Abstract

Modern high-end computing systems utilize specialized offload engines to enhance various aspects of their processing. For example, high-speed networks such as InfiniBand, Quadrics and Myrinet utilize specialized hardware to offload network processing to help improve performance. However, such hardware units are expensive, and their manufacturing complexity increases exponentially depending on the number and complexity of tasks they offload. On the other hand, the proliferation of multi- and many-core processors into the general desktop and laptop markets is increasingly driving their cost down due to the economies of scale. To take advantage of the obvious benefits of multi/many-core architectures, we propose, design and evaluate ProOnE, a general purpose Protocol Onload Engine.

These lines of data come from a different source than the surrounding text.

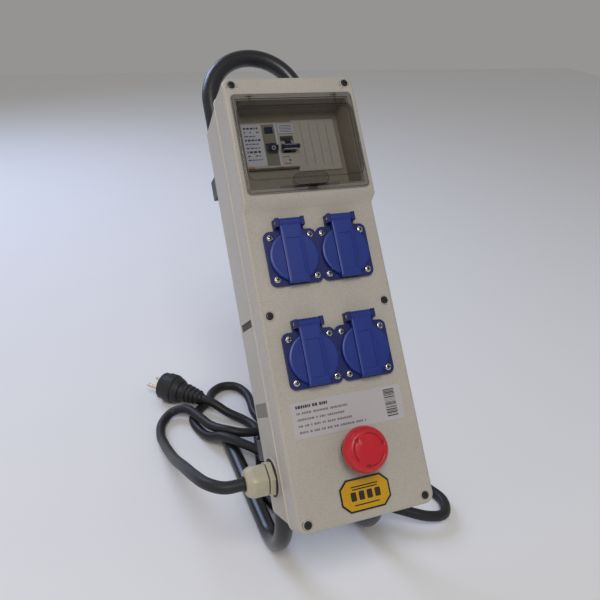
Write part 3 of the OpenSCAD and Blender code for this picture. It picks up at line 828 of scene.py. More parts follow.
@dataclass
class TubeFrame:
    """The bent tube that is stand and handle, with its end plugs and saddles."""

    sides: int = 36
    step: float = 6.0

    def side_path(self, s: int) -> list[Vector]:
        """Centreline of one leg from its foot's rear end up to the arch.

        Args:
            s: -1 for the left leg, 1 for the right one.

        Returns:
            Points in enclosure millimetres.
        """
        t = STANCE
        x = s * t.leg_x
        end = math.radians(90.0 + t.lean)
        path = []
        centre = Vector((x, t.bend_y, t.leg_low))
        out = Vector((0, -math.cos(end), -math.sin(end)))
        ahead = Vector((0, math.sin(end), -math.cos(end)))
        count = round(t.foot_len / self.step)
        for k in range(count, 0, -1):
            path.append(centre + out * t.bend_r + ahead * t.foot_len * k / count)
        turns = 28
        for k in range(turns, -1, -1):
            a = end * k / turns
            path.append(centre + Vector((0, -math.cos(a), -math.sin(a))) * t.bend_r)
        rise = t.arch_z - t.leg_low
        count = round(rise / self.step)
        for k in range(1, count):
            path.append(Vector((x, t.leg_y, t.leg_low + rise * k / count)))
        return path

    def build(self) -> None:
        """The tube in one piece, its plugs, saddles and screws."""
        t = STANCE
        arch = [Vector((-t.leg_x * math.cos(math.pi * k / 40), t.leg_y,
                        t.arch_z + t.leg_x * math.sin(math.pi * k / 40))) for k in range(41)]
        path = [*self.side_path(-1), *arch, *reversed(self.side_path(1))]
        shape = Shape()
        shape.swept(path, t.tube_r, self.sides)
        fit(shape.settle("bent_tube", [FRAME_PAINT]), Body.HOUSING, FRAME_PAINT,
            "tube_frame", "foot_tubes")
        refine("foot_end_caps", "foot_plugs", SEAL_RUBBER, bevel=0.8)
        refine("frame_saddles", "saddles", BLACK_PLASTIC_AND_NOTCH_SHADE, bevel=0.6)
        refine("frame_saddle_screws", "saddle_screws", STEEL, bevel=0.2)


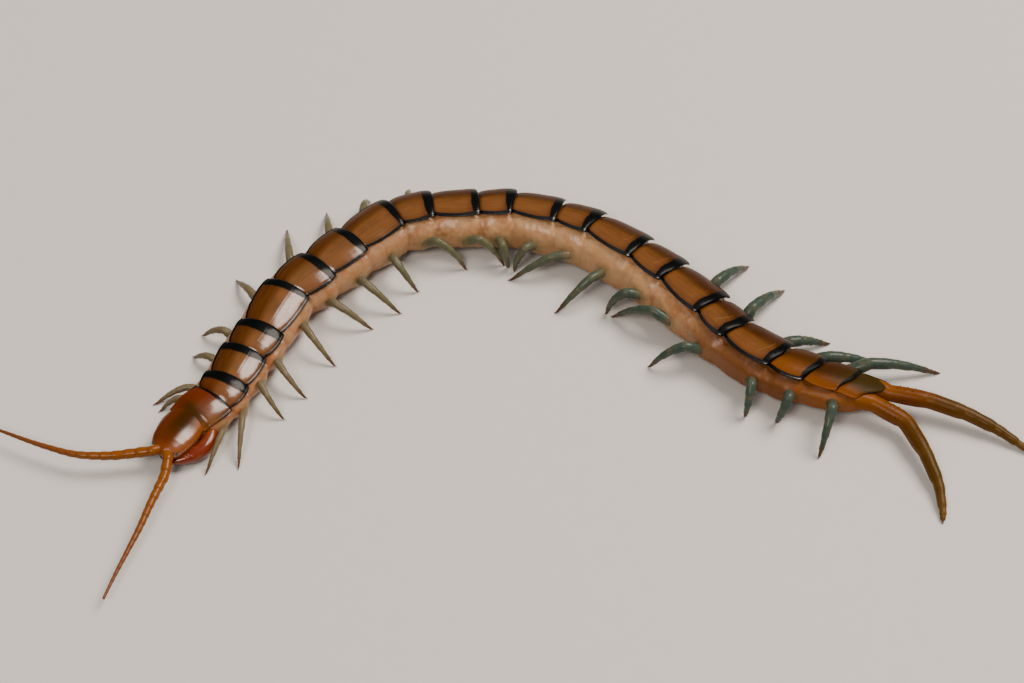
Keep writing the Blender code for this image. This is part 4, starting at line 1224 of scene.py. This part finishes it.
# The feelers: whips of 19 short articles, each a little swollen before its joint. The first six
# are bare and glossy, the rest dulled by short down; they fade from orange to a dull brown.

# each row: length of a stretch, its heading in degrees, the height of its end
LEFT_FEELER = ((2.2, -96, 2.7), (2.0, -106, 2.7), (2.6, -108, 2.6), (3.6, -107, 2.3),
               (3.6, -110, 2.0), (3.6, -110, 1.7), (3.2, -107, 1.6))
RIGHT_FEELER = ((2.6, 182, 2.9), (2.9, 187, 2.9), (4.0, 176, 2.8), (4.3, 161, 2.6),
                (3.2, 157, 2.5), (2.8, 155, 2.4), (2.8, 157, 2.3))
# share of a feeler's length, radius
FEELER_GIRTH = ((0, 0.64), (0.12, 0.66), (0.25, 0.58), (0.4, 0.48), (0.56, 0.39), (0.72, 0.30),
                (0.87, 0.23), (1.0, 0.16))
FEELER_ARTICLES = 19
FEELER_AT = -0.97
FEELER_ORANGE = (0.20, 0.058, 0.003)
FEELER_TIP = (0.145, 0.045, 0.011)
FEELER_JOINT = (0.10, 0.022, 0.002)


def feeler_paint(wire):
    share, bead = wire.mark("share"), wire.mark("bead")
    down = wire.grain(0.12, 2.0)
    colour = wire.mix(share.rise(0.15, 1.0), FEELER_ORANGE, FEELER_TIP)
    colour = wire.mix(bead.rise(0.10, 0.0) * 0.55, colour, FEELER_JOINT)
    dull = share.rise(0.28, 0.40)
    return colour, 0.22 + 0.22 * dull, down * dull * 0.02


feeler_cuticle = finish("feeler_cuticle", feeler_paint, coat=0.25, coat_rough=0.20, gloss=0.1)
for side, stretch in ((1, LEFT_FEELER), (-1, RIGHT_FEELER)):
    tail, left, up = along(tail_at, FEELER_AT), along(left_at, FEELER_AT), along(up_at, FEELER_AT)
    facing = left * side * 0.75 - tail
    facing /= np.linalg.norm(facing)
    socket = along(line_at, FEELER_AT) + left * side + up * 0.65 - tail * 0.15
    corners = [socket - facing * 0.9, socket, socket + facing * 0.3]
    for length, heading, height in stretch:
        end = corners[-1] + flat(heading) * length
        end[2] = height
        corners.append(end)
    rough_path = curve_through(corners, 40)
    way = travelled(rough_path)
    count = np.linspace(0, FEELER_ARTICLES, FEELER_ARTICLES * 12 + 1)
    share = count / FEELER_ARTICLES * (1 + 0.35 * (1 - count / FEELER_ARTICLES))
    path = np.stack([np.interp(share * way[-1], way, rough_path[:, i]) for i in range(3)], 1)
    bead = count % 1.0
    swell = 0.95 + 0.10 * smooth(bead, 0.0, 0.6) - 0.15 * smooth(bead, 0.80, 1.0)
    radii = ramp(FEELER_GIRTH, share) * swell
    marks = {"share": share[:, None], "bead": np.minimum(bead, 1 - bead)[:, None]}
    name = "antenna_" + SIDE_NAMES[side]
    feeler = shell(name + "_cuticle", tube_rows(path, radii, 24, skyward), marks, feeler_cuticle)
    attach(feeler, "root")
    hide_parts(name)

ProOnE utilizes a small subset of the available cores on a multi-core CPU to ‘‘onload’’ various tasks in a dedicated manner instead of ‘‘offloading’’ them to specialized hardware. The general purpose processing capabilities of multi-core architectures allow ProOnE to be designed in a flexible, extensible and scalable manner, while benefiting from the reducing costs of general-purpose CPUs. In this paper, we onload onto ProOnE, several tasks relevant to communication sub-systems such as MPI that are too complex for current hardware offload engines to support, and demonstrate significant benefits in terms of overlap of computation and communication and improved application performance.